- **Goal**:
Within the data that follows, set down exactly the lines from the one containing "What three.js and" through the one containing "const LID_GAP = 0.4;", both ends included.

- **Records for processing**:
------------------------------------------------------------

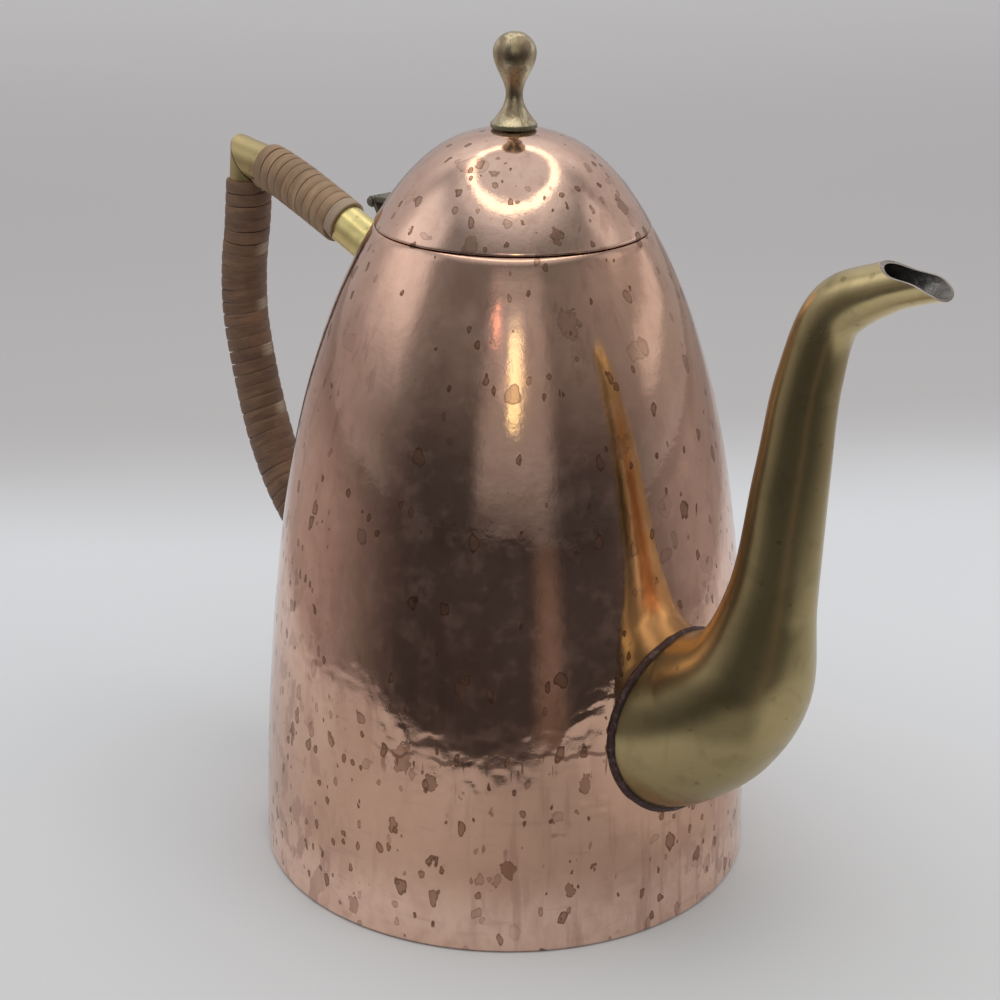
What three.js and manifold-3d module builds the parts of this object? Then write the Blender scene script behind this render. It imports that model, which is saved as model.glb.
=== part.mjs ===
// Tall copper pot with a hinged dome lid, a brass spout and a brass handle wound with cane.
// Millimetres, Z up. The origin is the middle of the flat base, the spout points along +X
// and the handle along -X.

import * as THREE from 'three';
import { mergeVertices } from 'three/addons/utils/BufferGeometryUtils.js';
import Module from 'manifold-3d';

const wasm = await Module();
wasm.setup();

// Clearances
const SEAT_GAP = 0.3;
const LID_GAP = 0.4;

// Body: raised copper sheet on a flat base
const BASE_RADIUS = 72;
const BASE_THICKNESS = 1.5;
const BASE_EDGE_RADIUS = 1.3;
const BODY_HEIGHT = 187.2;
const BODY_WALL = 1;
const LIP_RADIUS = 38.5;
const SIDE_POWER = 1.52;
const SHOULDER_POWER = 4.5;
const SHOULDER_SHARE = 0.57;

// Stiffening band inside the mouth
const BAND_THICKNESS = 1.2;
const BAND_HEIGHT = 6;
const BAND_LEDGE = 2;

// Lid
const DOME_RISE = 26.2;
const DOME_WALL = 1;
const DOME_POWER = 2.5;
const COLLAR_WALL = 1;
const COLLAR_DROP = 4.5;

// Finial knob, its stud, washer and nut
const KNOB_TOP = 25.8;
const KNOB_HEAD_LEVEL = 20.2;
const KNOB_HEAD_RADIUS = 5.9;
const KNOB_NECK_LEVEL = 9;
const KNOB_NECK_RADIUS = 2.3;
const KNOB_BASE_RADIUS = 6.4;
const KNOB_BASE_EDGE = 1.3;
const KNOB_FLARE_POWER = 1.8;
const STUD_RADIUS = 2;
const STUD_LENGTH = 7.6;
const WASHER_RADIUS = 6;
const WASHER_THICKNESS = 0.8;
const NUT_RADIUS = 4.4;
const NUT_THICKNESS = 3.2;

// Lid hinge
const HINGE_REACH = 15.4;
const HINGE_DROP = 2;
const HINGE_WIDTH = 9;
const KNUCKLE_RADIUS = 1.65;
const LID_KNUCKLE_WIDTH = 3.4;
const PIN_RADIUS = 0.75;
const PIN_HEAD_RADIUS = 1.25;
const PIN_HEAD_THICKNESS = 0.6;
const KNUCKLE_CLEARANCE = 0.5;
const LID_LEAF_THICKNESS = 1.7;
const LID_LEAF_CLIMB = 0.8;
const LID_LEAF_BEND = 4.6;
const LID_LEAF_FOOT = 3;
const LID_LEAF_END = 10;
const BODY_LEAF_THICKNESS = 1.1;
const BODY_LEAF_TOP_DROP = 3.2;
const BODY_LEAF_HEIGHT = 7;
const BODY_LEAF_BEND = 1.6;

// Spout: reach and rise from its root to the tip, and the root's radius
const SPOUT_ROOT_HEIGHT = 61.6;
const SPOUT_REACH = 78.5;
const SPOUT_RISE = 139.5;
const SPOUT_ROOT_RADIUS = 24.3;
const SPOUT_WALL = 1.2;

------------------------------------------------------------

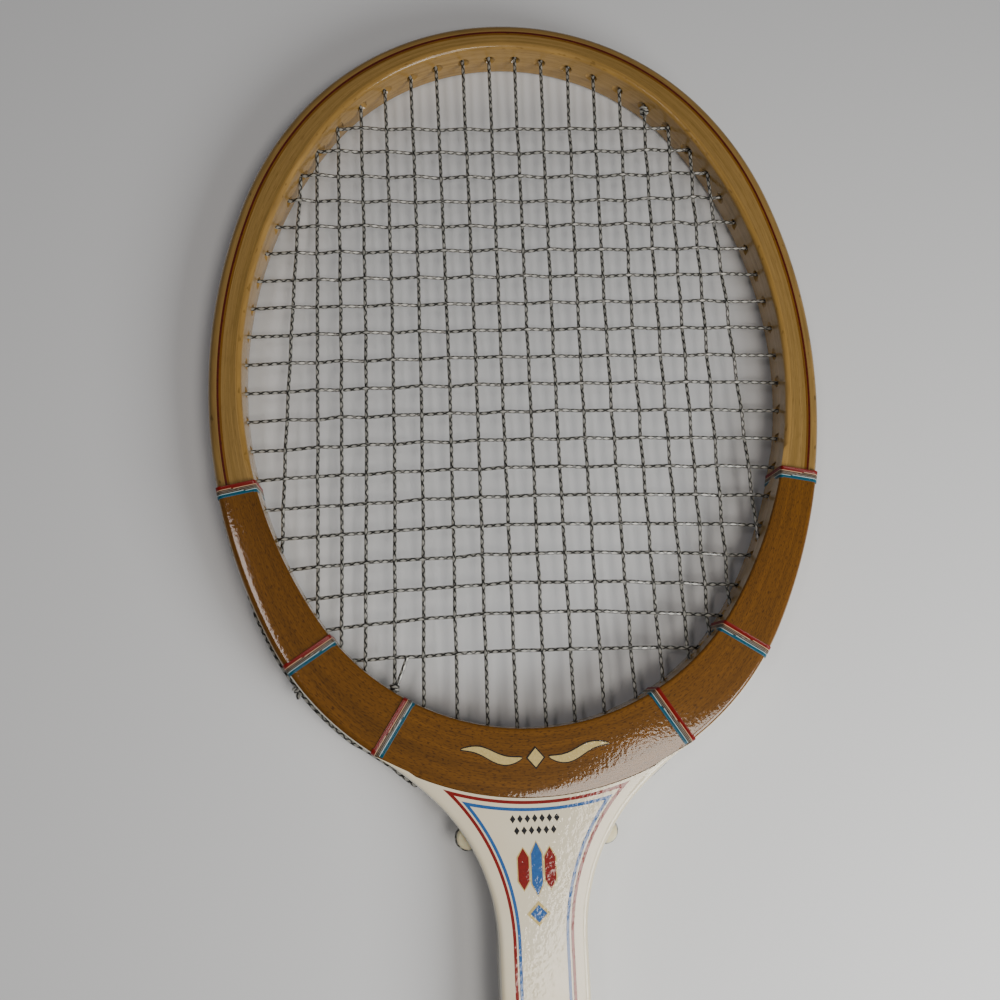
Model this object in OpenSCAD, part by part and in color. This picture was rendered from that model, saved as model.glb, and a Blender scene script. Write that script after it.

------------------------------------------------------------

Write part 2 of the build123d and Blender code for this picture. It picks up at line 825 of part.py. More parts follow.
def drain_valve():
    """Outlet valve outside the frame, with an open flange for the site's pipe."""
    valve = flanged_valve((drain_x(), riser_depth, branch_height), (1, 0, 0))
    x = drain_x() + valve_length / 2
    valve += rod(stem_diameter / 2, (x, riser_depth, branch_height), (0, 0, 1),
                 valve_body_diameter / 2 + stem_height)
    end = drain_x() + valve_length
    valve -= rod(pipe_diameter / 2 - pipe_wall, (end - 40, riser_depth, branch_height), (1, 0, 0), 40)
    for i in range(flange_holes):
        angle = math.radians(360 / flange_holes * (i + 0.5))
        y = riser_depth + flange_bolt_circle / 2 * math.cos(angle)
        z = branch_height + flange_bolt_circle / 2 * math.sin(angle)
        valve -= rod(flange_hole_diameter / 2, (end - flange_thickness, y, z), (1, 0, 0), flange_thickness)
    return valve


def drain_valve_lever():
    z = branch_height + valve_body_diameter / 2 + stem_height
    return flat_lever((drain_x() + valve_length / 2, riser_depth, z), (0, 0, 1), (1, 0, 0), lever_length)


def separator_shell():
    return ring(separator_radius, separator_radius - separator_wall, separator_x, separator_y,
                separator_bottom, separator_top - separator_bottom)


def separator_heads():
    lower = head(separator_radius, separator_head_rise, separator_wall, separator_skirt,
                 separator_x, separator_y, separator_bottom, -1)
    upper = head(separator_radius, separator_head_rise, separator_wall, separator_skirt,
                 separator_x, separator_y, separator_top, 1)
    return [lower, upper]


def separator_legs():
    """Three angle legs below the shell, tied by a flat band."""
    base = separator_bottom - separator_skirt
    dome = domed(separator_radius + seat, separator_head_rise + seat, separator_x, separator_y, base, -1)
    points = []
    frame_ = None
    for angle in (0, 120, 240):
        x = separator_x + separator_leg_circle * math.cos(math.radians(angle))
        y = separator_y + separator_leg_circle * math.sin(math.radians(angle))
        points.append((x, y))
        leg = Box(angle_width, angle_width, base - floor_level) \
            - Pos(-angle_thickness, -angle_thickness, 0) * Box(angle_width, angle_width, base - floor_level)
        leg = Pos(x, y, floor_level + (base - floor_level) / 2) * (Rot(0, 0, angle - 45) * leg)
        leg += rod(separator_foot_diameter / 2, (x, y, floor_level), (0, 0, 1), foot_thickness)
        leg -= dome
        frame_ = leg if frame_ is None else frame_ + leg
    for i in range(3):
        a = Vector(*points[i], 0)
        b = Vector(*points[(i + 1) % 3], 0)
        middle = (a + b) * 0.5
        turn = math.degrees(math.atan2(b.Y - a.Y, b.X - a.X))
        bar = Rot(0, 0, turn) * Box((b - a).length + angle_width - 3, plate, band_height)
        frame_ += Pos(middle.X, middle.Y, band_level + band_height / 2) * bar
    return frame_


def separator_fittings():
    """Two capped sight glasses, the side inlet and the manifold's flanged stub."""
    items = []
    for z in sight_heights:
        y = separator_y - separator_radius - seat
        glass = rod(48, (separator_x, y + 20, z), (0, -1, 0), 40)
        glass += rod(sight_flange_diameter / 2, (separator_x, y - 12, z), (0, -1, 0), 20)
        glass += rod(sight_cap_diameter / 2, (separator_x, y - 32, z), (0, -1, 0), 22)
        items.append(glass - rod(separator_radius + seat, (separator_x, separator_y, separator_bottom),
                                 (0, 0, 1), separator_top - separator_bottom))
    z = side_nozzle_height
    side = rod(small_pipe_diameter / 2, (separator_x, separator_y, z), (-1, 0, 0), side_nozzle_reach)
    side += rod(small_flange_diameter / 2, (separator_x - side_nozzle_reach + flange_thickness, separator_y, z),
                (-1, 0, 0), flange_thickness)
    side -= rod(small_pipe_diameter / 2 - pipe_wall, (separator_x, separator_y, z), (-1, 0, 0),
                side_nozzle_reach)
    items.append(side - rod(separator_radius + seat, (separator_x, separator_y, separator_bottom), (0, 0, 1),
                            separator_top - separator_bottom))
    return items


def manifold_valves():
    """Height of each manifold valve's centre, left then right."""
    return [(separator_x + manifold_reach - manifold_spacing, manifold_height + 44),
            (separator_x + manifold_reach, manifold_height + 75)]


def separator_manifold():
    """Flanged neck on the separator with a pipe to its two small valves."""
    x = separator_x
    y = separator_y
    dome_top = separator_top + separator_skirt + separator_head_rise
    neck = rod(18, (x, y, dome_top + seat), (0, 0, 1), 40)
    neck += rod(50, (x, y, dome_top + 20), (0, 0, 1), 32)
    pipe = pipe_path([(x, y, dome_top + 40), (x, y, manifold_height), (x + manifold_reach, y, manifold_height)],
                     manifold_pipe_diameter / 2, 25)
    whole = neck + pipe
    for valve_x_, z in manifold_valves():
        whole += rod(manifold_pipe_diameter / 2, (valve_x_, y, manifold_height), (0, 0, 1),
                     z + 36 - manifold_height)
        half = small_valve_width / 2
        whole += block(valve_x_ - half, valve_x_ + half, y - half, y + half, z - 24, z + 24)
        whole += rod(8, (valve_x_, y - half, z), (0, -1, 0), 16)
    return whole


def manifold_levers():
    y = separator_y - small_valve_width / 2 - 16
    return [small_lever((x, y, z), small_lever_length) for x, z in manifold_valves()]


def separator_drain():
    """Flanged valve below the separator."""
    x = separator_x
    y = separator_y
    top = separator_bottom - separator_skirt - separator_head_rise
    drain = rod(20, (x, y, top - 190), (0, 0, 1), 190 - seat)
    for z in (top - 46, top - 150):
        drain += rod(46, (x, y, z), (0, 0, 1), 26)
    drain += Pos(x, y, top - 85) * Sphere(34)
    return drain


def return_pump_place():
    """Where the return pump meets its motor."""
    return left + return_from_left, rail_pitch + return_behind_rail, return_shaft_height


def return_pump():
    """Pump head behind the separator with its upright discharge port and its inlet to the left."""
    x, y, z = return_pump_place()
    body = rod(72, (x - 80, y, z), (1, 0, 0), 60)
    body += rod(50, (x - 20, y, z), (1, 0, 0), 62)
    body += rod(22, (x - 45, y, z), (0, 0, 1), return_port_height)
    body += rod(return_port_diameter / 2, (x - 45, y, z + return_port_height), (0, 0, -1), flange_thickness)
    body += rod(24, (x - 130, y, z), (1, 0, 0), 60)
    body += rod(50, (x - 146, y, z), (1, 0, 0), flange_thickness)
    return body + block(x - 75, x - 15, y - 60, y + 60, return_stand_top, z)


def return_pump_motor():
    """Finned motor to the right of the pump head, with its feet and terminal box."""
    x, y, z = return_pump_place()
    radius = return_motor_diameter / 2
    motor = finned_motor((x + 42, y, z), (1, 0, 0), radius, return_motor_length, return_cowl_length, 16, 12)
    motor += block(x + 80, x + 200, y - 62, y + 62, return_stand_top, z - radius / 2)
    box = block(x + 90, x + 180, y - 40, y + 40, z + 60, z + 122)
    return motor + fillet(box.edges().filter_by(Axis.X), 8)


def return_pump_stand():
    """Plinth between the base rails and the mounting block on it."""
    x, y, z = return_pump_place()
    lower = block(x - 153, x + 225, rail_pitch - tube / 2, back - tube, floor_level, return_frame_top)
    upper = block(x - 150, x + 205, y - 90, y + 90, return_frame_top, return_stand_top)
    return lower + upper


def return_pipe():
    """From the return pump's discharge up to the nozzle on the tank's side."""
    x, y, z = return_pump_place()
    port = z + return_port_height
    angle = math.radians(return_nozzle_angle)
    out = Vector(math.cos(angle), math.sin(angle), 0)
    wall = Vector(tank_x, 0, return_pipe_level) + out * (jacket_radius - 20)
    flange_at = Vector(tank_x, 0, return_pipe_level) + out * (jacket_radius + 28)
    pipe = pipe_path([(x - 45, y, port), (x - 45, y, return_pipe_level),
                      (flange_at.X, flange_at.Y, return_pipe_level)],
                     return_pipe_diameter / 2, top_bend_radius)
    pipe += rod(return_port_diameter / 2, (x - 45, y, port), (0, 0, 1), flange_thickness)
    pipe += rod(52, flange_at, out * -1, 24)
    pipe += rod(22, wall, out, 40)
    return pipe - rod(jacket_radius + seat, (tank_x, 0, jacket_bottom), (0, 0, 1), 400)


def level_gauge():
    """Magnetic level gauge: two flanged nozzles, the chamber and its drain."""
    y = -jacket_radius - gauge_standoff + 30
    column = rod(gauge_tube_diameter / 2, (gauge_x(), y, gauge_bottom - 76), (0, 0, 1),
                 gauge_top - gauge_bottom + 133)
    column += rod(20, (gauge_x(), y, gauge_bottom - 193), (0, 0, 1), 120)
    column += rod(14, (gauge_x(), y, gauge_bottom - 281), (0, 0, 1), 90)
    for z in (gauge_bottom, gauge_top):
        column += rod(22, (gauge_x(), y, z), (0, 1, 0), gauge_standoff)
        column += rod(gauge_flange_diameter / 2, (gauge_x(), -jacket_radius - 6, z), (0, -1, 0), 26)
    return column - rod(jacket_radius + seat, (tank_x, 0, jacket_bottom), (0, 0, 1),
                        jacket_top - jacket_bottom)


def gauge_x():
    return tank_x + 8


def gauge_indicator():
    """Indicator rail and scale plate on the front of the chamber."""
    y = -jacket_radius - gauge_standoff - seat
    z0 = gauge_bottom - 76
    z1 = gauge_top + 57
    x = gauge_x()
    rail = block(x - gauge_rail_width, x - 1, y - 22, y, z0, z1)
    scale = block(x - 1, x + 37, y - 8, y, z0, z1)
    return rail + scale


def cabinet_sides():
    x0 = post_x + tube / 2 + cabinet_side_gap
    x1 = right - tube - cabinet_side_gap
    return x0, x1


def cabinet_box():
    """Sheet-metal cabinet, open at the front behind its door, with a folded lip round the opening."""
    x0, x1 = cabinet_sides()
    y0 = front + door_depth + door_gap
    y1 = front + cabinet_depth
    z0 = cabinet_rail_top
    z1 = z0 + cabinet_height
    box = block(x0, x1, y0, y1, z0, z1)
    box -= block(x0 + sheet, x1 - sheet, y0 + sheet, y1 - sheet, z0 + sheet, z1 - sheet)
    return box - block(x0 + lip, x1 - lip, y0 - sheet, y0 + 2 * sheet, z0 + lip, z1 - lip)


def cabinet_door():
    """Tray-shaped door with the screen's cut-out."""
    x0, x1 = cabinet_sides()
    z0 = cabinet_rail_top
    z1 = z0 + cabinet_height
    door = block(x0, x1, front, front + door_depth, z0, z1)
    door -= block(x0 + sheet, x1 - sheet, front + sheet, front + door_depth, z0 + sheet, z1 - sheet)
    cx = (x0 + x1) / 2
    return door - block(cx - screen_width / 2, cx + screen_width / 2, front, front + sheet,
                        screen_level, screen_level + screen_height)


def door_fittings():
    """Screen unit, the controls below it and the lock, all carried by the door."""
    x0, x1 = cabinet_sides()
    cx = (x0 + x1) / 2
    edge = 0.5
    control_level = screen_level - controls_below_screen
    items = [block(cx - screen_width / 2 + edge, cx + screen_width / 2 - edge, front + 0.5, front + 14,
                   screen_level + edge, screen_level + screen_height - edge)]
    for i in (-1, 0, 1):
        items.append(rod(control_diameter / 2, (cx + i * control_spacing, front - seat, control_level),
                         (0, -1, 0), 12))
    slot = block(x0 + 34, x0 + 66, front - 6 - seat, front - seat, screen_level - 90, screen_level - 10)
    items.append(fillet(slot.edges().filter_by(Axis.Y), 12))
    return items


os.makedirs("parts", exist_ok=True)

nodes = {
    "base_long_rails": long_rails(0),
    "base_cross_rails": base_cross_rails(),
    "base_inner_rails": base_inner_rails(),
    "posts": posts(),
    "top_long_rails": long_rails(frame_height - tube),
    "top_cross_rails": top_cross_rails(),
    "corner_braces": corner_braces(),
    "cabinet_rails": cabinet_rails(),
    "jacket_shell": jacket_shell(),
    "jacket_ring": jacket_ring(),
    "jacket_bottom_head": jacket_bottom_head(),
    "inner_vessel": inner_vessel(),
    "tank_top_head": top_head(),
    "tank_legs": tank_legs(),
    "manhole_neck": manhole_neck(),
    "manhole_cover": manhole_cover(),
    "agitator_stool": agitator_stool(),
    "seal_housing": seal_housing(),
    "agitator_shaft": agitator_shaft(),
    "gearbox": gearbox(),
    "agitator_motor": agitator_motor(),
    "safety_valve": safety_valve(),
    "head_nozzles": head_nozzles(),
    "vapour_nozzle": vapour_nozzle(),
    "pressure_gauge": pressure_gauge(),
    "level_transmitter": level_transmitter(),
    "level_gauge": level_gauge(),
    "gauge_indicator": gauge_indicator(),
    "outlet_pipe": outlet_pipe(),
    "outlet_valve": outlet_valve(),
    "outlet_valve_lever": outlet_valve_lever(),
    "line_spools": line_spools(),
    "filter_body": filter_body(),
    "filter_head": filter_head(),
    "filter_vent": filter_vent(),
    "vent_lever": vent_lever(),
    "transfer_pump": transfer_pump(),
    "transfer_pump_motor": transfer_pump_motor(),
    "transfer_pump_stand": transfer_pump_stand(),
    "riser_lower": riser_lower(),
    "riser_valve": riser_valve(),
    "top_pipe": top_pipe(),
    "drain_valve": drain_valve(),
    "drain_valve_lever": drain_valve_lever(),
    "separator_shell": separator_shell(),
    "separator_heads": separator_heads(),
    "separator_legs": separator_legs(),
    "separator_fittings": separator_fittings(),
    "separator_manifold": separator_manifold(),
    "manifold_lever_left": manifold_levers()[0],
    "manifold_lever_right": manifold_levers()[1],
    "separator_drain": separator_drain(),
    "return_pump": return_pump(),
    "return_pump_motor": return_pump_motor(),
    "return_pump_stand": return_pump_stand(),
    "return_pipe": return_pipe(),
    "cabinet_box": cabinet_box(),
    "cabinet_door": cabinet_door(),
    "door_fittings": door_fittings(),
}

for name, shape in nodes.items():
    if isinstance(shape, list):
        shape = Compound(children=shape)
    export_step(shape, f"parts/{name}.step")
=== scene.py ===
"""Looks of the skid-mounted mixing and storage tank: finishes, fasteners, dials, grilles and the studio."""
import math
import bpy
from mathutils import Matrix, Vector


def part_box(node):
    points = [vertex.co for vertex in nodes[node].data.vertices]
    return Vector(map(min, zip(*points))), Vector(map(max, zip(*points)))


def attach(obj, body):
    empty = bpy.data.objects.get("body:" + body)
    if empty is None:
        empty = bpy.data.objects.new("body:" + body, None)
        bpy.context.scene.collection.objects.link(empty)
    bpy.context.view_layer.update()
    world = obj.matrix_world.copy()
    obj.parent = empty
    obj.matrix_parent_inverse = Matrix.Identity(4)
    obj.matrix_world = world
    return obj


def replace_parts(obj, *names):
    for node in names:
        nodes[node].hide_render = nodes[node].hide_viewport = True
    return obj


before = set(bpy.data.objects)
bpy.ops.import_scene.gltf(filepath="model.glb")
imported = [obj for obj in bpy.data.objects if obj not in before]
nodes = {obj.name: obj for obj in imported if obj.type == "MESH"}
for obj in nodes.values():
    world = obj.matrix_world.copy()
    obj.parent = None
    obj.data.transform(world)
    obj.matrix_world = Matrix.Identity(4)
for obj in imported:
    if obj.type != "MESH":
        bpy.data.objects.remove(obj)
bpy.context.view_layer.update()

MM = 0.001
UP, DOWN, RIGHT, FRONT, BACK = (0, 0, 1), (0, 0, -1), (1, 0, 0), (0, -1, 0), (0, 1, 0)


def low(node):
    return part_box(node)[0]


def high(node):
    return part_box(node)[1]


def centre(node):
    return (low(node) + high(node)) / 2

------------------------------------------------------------

- **Right answer**:
What three.js and manifold-3d module builds the parts of this object? Then write the Blender scene script behind this render. It imports that model, which is saved as model.glb.
=== part.mjs ===
// Tall copper pot with a hinged dome lid, a brass spout and a brass handle wound with cane.
// Millimetres, Z up. The origin is the middle of the flat base, the spout points along +X
// and the handle along -X.

import * as THREE from 'three';
import { mergeVertices } from 'three/addons/utils/BufferGeometryUtils.js';
import Module from 'manifold-3d';

const wasm = await Module();
wasm.setup();

// Clearances
const SEAT_GAP = 0.3;
const LID_GAP = 0.4;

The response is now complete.